The Ghost Division
- Author: Alfred Tschimpke (1900 Aug 14 - 1955 May 20)
- Original title: Die Gespenster-Division
- Translator: Steven Lehrer
- Language: English
- Genre: History
- Publisher: SF Tafel
- Publication date: 2025
- Publication place: Germany
- Media type: Paperback
- Pages: 257 pp
- ISBN: 979-8276597812

= The Ghost Division =

Die Gespenster-Division: Mit der Panzerwaffe durch Belgien und Frankreich; English: The Ghost Division: With the Panzer Weapon through Belgium and France) is a 1940 war narrative and propaganda book written by German war correspondent Alfred Tschimpke. The book chronicles the advance of the 7th Panzer Division, commanded by General Erwin Rommel, during the invasion of Belgium and France in May and June 1940. Originally published by the central publishing house of the Nazi Party in 1942, the book is considered a work of wartime propaganda designed to glorify the German military's "Blitzkrieg" tactics and legitimize the invasion. An English translation by Steven Lehrer was published in 2025.

==Publication history==

Alfred Tschimpke, 1942. Tschimpke was Head of the Press Department of the Reichsführer-SS, Heinrich Himmler (Source: Kürschner Deutscher Literatur-Kalender (1943))

The book was originally published in Germany under the title Die Gespenster-Division by the Zentralverlag der NSDAP (Franz Eher Nachfolger GmbH, Munich) in 1942. The English translation, titled The Ghost Division, was released in trade paper format in the United States by SF Tafel in 2025.

==Synopsis==
The narrative follows the experiences of the 7th Panzer Division, nicknamed the "Ghost Division" by the French due to its speed and surprise attacks, from the onset of the invasion to the capitulation of French forces on the coast.
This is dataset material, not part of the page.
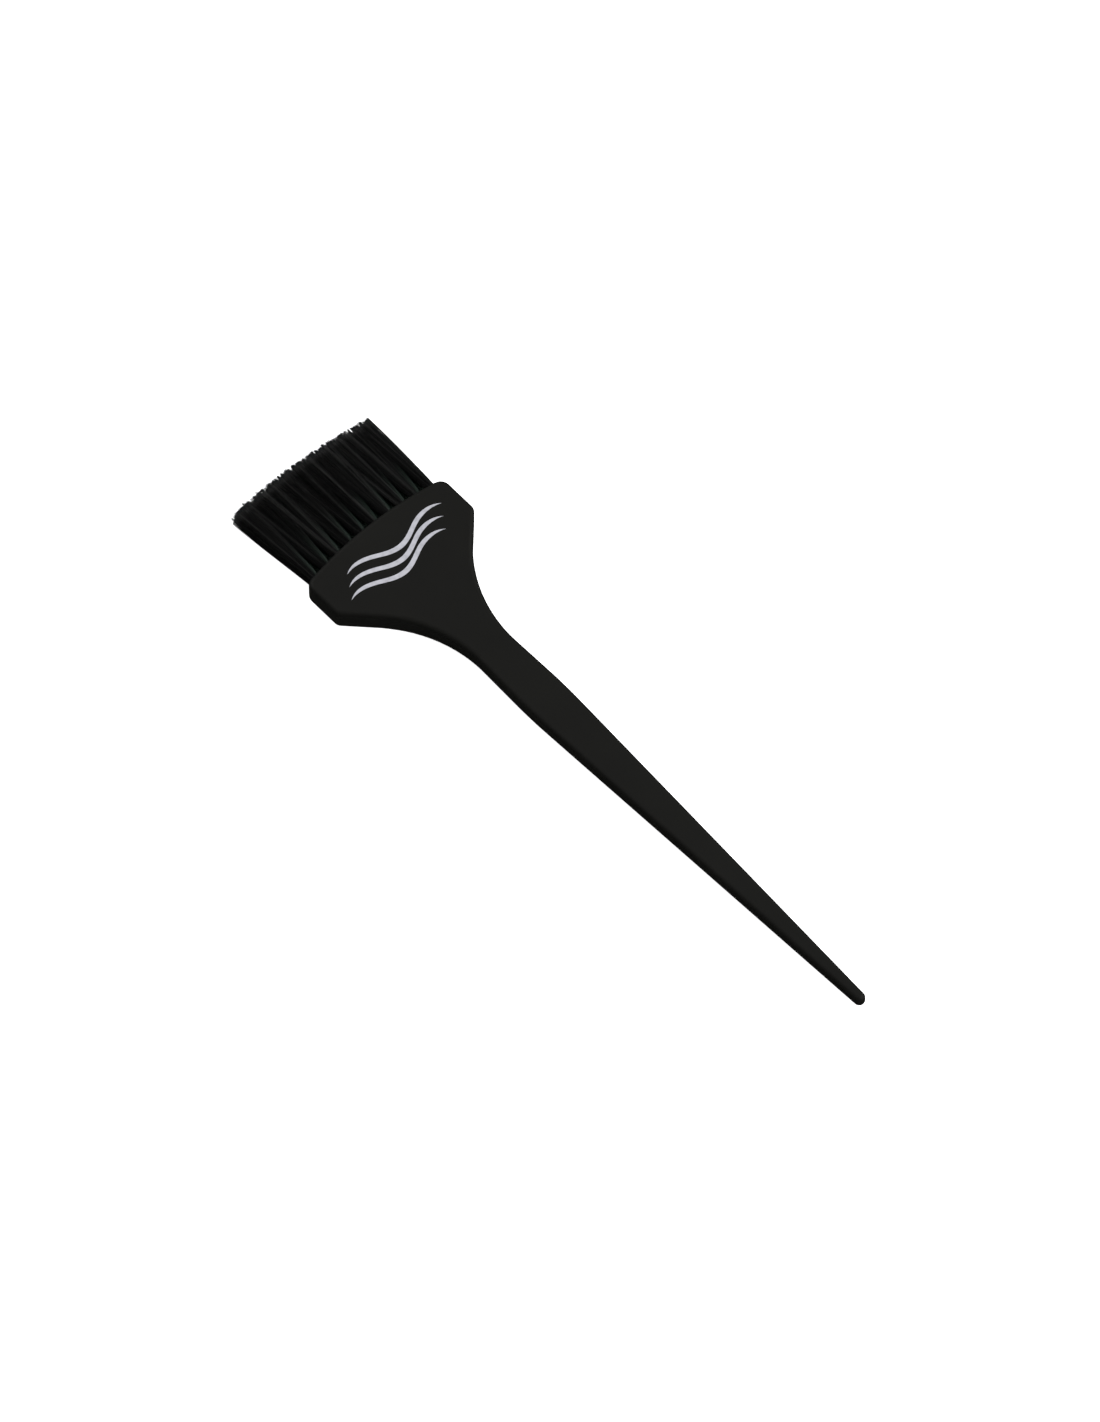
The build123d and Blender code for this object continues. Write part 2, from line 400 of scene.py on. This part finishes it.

===Mobilization and Invasion===
The account begins on May 9, 1940, with officers receiving sealed orders under the guise of an "exercise". The invasion of Belgium commences at 5:35 AM on May 10, characterized by the rapid movement of motorized units and the clearing of roadblocks constructed from felled trees. Tschimpke describes the initial interactions with the local population in border villages, claiming some greeted German soldiers with the Nazi salute.

===Crossing the Meuse===
A significant portion of the book focuses on the crossing of the Meuse River, described as a "stream of flames" due to heavy artillery and machine-gun fire from French and Belgian defenders. The text highlights the destruction of bridges and the use of German tanks to suppress enemy bunkers and machine-gun nests to allow combat engineers to build pontoon bridges.

===The Maginot Line and Breakthrough===
The narrative details the division's breakthrough of the extension of the Maginot Line near Maubeuge. Tschimpke portrays the German tanks as overcoming the "stone wonder" of the French fortifications through speed and aggressive tactical maneuvers, effectively demystifying the perceived invincibility of the line. The division reportedly covered 60 kilometers in a single night attack, pushing deep into French territory.

===Advance to the Coast===
The book describes the "race to the sea," moving through Cambrai and Arras toward the English Channel. It recounts the encirclement of Allied forces, including the surrender of the British 51st Highland Division and French troops at Saint-Valery-en-Caux, where Tschimpke claims 25,000 men and eight generals were captured. The narrative concludes with the division's advance to Cherbourg, the surrender of the city, and the raising of the Swastika flag over the citadel.

==Themes and Style==
===Propaganda and Ideology===
The book is written in a triumphalist tone typical of Third Reich literature. It glorifies the camaraderie of the German soldiers and the "offensive spirit" of the stormtroopers, while omitting mention of German atrocities or the suffering of the civilian population caused by the invasion. The text frequently mocks the concept of French and Belgian neutrality and portrays the Allied leadership as incompetent.

===Depiction of Rommel===
General Erwin Rommel is a central figure in the narrative, depicted as a "frontline general" who personally directs battles from tanks or open vehicles. He is portrayed as possessing a "cool head" and "fighting heart," often intervening in dangerous situations to rally his troops, such as during the stalled crossing of the Meuse.

===Racial and National Depictions===
The book reflects Nazi racial ideology, particularly in its depiction of colonial troops fighting for France. Tschimpke refers to these soldiers using racial slurs and describes them as "wild beasts" and "uncivilized jungle people," contrasting them with the "disciplined" German soldiers. The narrative also disparages the British ("Tommies") and French ("Poilus"), suggesting they were betrayed by their governments and lacked the will to fight.

== Critical reception ==
Modern analysis, as presented in the translator's foreword, categorizes the book as a historical document of Nazi propaganda rather than an objective history. While it provides valuable technical insights into the operational strategies of a Panzer division—such as river crossings and logistics—the narrative is criticized for its lack of critical reflection, one-sided portrayal of the conflict, and reliance on mythmaking. The text serves as a window into the mindset of the German military during the early successes of World War II.